About his dreams of rebuilding the old Russian Glory. About his drive to become the most important Russian personality. About NATO ‘pushing itself’ closer and closer to Russia’s borders. About…

The map above is the last argument I came by. And the last straw…
The person who posted the map doesn’t agree with Putin. Not at all.
But cannot ‘forget’ the fact that at one time Kiev did belong to Russia.

Well… I’ll be blunt about it!

This person, along with many others, tries to explain what is going on in a rational manner. They attempt to find an objective reason for a subjective decision.

Putin is flattening out Ukraine because he is afraid.

The Soviet Union had survived 1956 Hungary, 1968 Prague, and 1980 Solidarnosc. All of these ‘movements’ had been, somehow, quashed. Dealt with.

The Soviet Union had, finally, crumbled under its own weight after Afghanistan. After a people didn’t cave in. After a people, an entire people, found it in themselves how to resist. How to say no!

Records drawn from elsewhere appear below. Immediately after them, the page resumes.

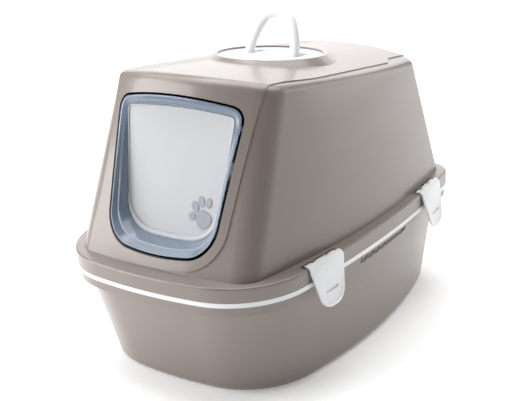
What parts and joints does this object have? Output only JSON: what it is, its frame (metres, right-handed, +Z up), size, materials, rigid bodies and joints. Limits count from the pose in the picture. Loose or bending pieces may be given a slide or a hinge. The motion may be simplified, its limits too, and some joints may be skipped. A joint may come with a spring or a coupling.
{
  "type": "cat litter box with hood",
  "caption": "Hooded cat litter box: deep tray, litter guard, hood with clear swing flap, carrying handle over a carbon filter, and side clips.",
  "frame": {"origin": "centre of the tray's underside, on the floor", "axes": "+X to the right seen from the front, -Y out of the doorway, +Z up"},
  "size_m": [0.419, 0.5999, 0.4789],
  "materials": {
    "taupe": "gloss",
    "white": "satin gloss",
    "flap_tint": "clear, blue tinted",
    "flap_window": "frosted, clear",
    "paw_print": "printed",
    "carbon": "felt",
    "steel": "satin"
  },
  "bodies": {
    "tray": {"tray": "taupe"},
    "litter_guard": {"litter_guard": "white"},
    "hood": {"hood": "taupe", "handle_dish": "white", "handle_pin_left": "white", "handle_pin_right": "white", "filter_pad": "carbon", "filter_grid": "white", "flap_pin_left": "white", "flap_pin_right": "white", "clip_pin_front_right": "steel", "clip_pin_rear_right": "steel", "clip_pin_front_left": "steel", "clip_pin_rear_left": "steel"},
    "carry_handle": {"carry_handle": "white"},
    "flap": {"flap_frame": "flap_tint", "flap_window": "flap_window", "paw_inlay": "paw_print"},
    "grid_catch_left": {"grid_catch_left": "white"},
    "grid_catch_right": {"grid_catch_right": "white"},
    "clip_front_right": {"clip_front_right": "white"},
    "clip_rear_right": {"clip_rear_right": "white"},
    "clip_front_left": {"clip_front_left": "white"},
    "clip_rear_left": {"clip_rear_left": "white"}
  },
  "joints": [
    {"name": "guard_lift", "type": "slide", "parent": "tray", "child": "litter_guard", "axis": [0, 0, 1], "range_m": [0, 0.12]},
    {"name": "hood_lift", "type": "slide", "parent": "litter_guard", "child": "hood", "axis": [0, 0, 1], "range_m": [0, 0.2]},
    {"name": "flap_swing", "type": "hinge", "parent": "hood", "child": "flap", "pos_m": [0, -0.18657, 0.367], "axis": [1, 0, 0], "range_deg": [-70, 70]},
    {"name": "handle_fold", "type": "hinge", "parent": "hood", "child": "carry_handle", "pos_m": [0, 0.03363, 0.40502], "axis": [1, 0, 0], "range_deg": [-52, 18]},
    {"name": "grid_catch_right_turn", "type": "hinge", "parent": "hood", "child": "grid_catch_right", "pos_m": [0.08, 0.03156, 0.38271], "axis": [0, 0.0924, 0.9957], "range_deg": [0, 90]},
    {"name": "grid_catch_left_turn", "type": "hinge", "parent": "hood", "child": "grid_catch_left", "pos_m": [-0.08, 0.03156, 0.38271], "axis": [0, 0.0924, 0.9957], "range_deg": [-90, 0]},
    {"name": "clip_front_right_swing", "type": "hinge", "parent": "hood", "child": "clip_front_right", "pos_m": [0.18481, -0.14224, 0.1802], "axis": [-0.0799, -0.9968, 0], "range_deg": [0, 90]},
    {"name": "clip_rear_right_swing", "type": "hinge", "parent": "hood", "child": "clip_rear_right", "pos_m": [0.18137, 0.18004, 0.1802], "axis": [0.1011, -0.9949, 0], "range_deg": [0, 90]},
    {"name": "clip_front_left_swing", "type": "hinge", "parent": "hood", "child": "clip_front_left", "pos_m": [-0.18481, -0.14224, 0.1802], "axis": [-0.0799, 0.9968, 0], "range_deg": [0, 90]},
    {"name": "clip_rear_left_swing", "type": "hinge", "parent": "hood", "child": "clip_rear_left", "pos_m": [-0.18137, 0.18004, 0.1802], "axis": [0.1011, 0.9949, 0], "range_deg": [0, 90]}
  ]
}
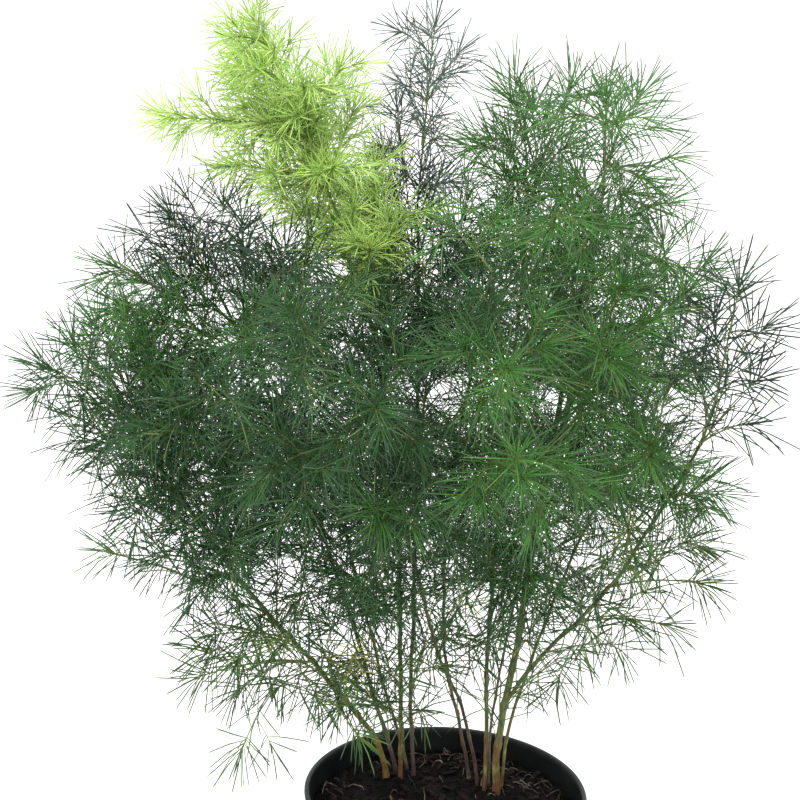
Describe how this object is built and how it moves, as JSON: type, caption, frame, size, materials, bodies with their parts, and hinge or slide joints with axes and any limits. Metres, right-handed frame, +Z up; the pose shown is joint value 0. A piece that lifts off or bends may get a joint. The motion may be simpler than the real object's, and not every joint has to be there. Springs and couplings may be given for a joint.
{
  "type": "potted ming fern",
  "caption": "Bushy potted ming fern: thin woody canes carrying feathery fronds of needle tufts, in a plain round black nursery pot filled with potting mix.",
  "frame": {"origin": "centre of the pot's underside, on the surface that it stands on", "axes": "+Z up along the pot's axis, -Y towards the viewer of the picture, +X to the viewer's right"},
  "size_m": [0.3837, 0.2916, 0.5557],
  "materials": {
    "pot_plastic": "satin black polypropylene, as moulded",
    "potting_mix": "loose dark potting mix of bark, peat and fibres, matt",
    "cane_bark": "thin smooth bark, olive green turning brown towards the foot",
    "needles_lime": "young leafy shoots, lime green, soft sheen",
    "needles_fresh": "grown leafy shoots, fresh mid green, soft sheen",
    "needles_dark": "old leafy shoots, dark green, soft sheen",
    "needles_bluegrey": "airy leafy shoots, blue-grey green, soft sheen",
    "needles_pale": "sparse lower shoots, yellowish green, soft sheen"
  },
  "bodies": {
    "root": {"pot": "pot_plastic", "potting_mix": "potting_mix", "cane_left_long": "cane_bark", "cane_left_crest": "cane_bark", "cane_lime": "cane_bark", "cane_grey": "cane_bark", "cane_back_left": "cane_bark", "cane_middle_left": "cane_bark", "cane_middle": "cane_bark", "cane_right_inner": "cane_bark", "cane_right_main": "cane_bark", "cane_right_back": "cane_bark", "cane_right_outer": "cane_bark", "frond_lime_plume": "needles_lime", "frond_grey_plume": "needles_bluegrey", "frond_fresh_crown_left": "needles_fresh", "frond_fresh_crown_right": "needles_fresh", "frond_front_star": "needles_fresh", "frond_middle_crown": "needles_fresh", "frond_outer_crown": "needles_fresh", "frond_outer_right_top": "needles_dark", "frond_outer_right_middle": "needles_dark", "frond_outer_right_low": "needles_dark", "frond_olive_right": "needles_fresh", "frond_pale_right_high": "needles_pale", "frond_pale_right_low": "needles_pale", "frond_pale_right_inner": "needles_pale", "frond_low_right": "needles_pale", "frond_bright_star_high": "needles_fresh", "frond_bright_star_low": "needles_fresh", "frond_front_right_high": "needles_fresh", "frond_front_right_low": "needles_fresh", "frond_left_crest_tip": "needles_dark", "frond_left_crest_inner": "needles_dark", "frond_left_crest_outer": "needles_fresh", "frond_wing_tip": "needles_dark", "frond_wing_upper": "needles_fresh", "frond_wing_lower": "needles_dark", "frond_flank_high": "needles_dark", "frond_flank_low": "needles_dark", "frond_flank_front": "needles_dark", "frond_flank_hanging": "needles_pale", "frond_sparse_high": "needles_pale", "frond_sparse_low": "needles_pale", "frond_sparse_front": "needles_pale", "frond_breast_high": "needles_dark", "frond_breast_middle": "needles_dark", "frond_breast_left": "needles_dark", "frond_breast_low": "needles_dark", "frond_breast_outer": "needles_dark", "frond_heart_high": "needles_dark", "frond_heart_middle": "needles_dark", "frond_heart_low": "needles_dark", "frond_heart_right": "needles_dark", "frond_shade_right": "needles_dark", "frond_back_right": "needles_dark", "frond_back_right_low": "needles_dark", "frond_back_left": "needles_dark", "frond_back_left_low": "needles_dark", "frond_back_middle": "needles_dark"}
  },
  "joints": []
}
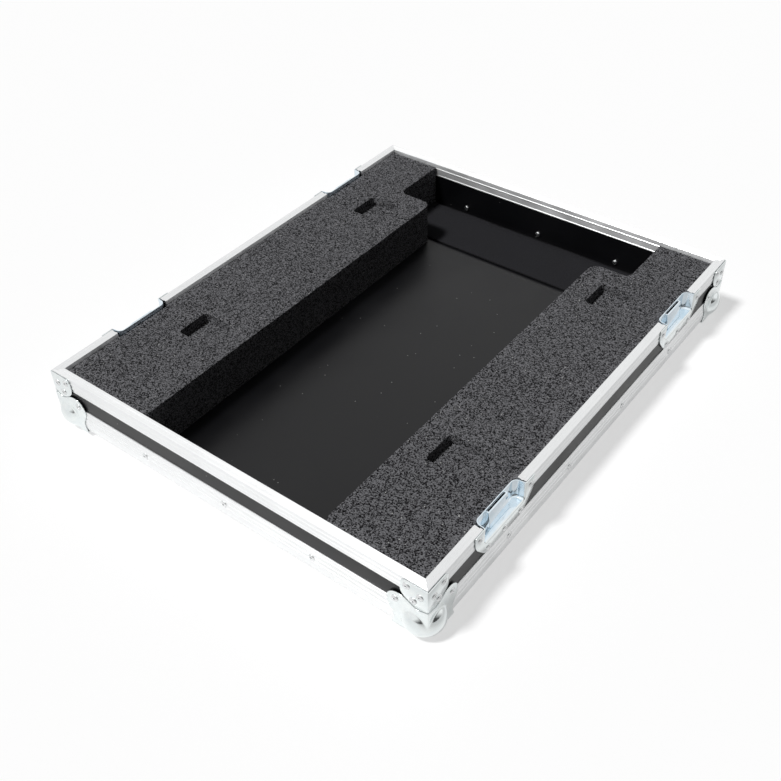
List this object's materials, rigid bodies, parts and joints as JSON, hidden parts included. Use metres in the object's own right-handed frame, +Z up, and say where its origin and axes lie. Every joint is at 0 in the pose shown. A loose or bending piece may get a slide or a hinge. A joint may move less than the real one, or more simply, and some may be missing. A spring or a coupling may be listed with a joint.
{
  "type": "flight case tray",
  "caption": "Open bottom tray of a flight case for a compact mixer: laminated boards, metal rim and edging, ball corners, recessed latch dishes and foam blocks with foot pockets.",
  "frame": {"origin": "middle of the plan on the ground, under the four ball corners", "axes": "+X to the right along the front, +Y from the front to the back, +Z up out of the open tray"},
  "size_m": [0.568, 0.692, 0.086],
  "materials": {
    "laminated_board": "satin",
    "aluminium_rim": "satin",
    "aluminium_edging": "satin",
    "zinc_plated_steel": "polished",
    "rivets": "satin",
    "black_foam": "matte",
    "black_mat": "matte"
  },
  "bodies": {
    "root": {"floor_board": "laminated_board", "wall_front": "laminated_board", "lower_angle_front": "aluminium_edging", "edge_rivets_front": "rivets", "wall_back": "laminated_board", "lower_angle_back": "aluminium_edging", "edge_rivets_back": "rivets", "wall_left": "laminated_board", "lower_angle_left": "aluminium_edging", "edge_rivets_left": "rivets", "wall_right": "laminated_board", "lower_angle_right": "aluminium_edging", "edge_rivets_right": "rivets", "rim_front": "aluminium_rim", "rim_back": "aluminium_rim", "rim_left_front": "aluminium_rim", "rim_left_middle": "aluminium_rim", "rim_left_rear": "aluminium_rim", "foam_block_left": "black_foam", "rim_right_front": "aluminium_rim", "rim_right_middle": "aluminium_rim", "rim_right_rear": "aluminium_rim", "foam_block_right": "black_foam", "bay_mat": "black_mat", "floor_rivets": "rivets", "corner_angle_front_left": "aluminium_edging", "corner_brace_front_left": "zinc_plated_steel", "ball_corner_front_left": "zinc_plated_steel", "latch_dish_front_left": "zinc_plated_steel", "latch_keeper_front_left": "zinc_plated_steel", "corner_rivets_front_left": "rivets", "latch_rivets_front_left": "rivets", "corner_angle_rear_left": "aluminium_edging", "corner_brace_rear_left": "zinc_plated_steel", "ball_corner_rear_left": "zinc_plated_steel", "latch_dish_rear_left": "zinc_plated_steel", "latch_keeper_rear_left": "zinc_plated_steel", "corner_rivets_rear_left": "rivets", "latch_rivets_rear_left": "rivets", "corner_angle_front_right": "aluminium_edging", "corner_brace_front_right": "zinc_plated_steel", "ball_corner_front_right": "zinc_plated_steel", "latch_dish_front_right": "zinc_plated_steel", "latch_keeper_front_right": "zinc_plated_steel", "corner_rivets_front_right": "rivets", "latch_rivets_front_right": "rivets", "corner_angle_rear_right": "aluminium_edging", "corner_brace_rear_right": "zinc_plated_steel", "ball_corner_rear_right": "zinc_plated_steel", "latch_dish_rear_right": "zinc_plated_steel", "latch_keeper_rear_right": "zinc_plated_steel", "corner_rivets_rear_right": "rivets", "latch_rivets_rear_right": "rivets"}
  },
  "joints": []
}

Putin had successfully quashed Yeltsin’s oligarchs, the Chechen rebellion, the first Orange revolution, dealt with Saakashvili, helped Lukashenko save his throne and put a lid upon the recent Kazahstani attempt at making a small step towards democracy.
And was contemplating the Western Europe planing to give up burning gas and oil.

‘His’ gas and oil…

He had to do something. Otherwise ‘his’ people were going to throw him out.

If Ukraine was allowed to continue on the self determination path, who was going to stop the Russians from following suit?

So yes, the circumstances described by that map are valid.
But it is Putin who bears the entire responsibility for what’s going on.
And for creating the circumstances in which ‘next’ is going to happen.

Can you imagine what’s going on in these children’s souls?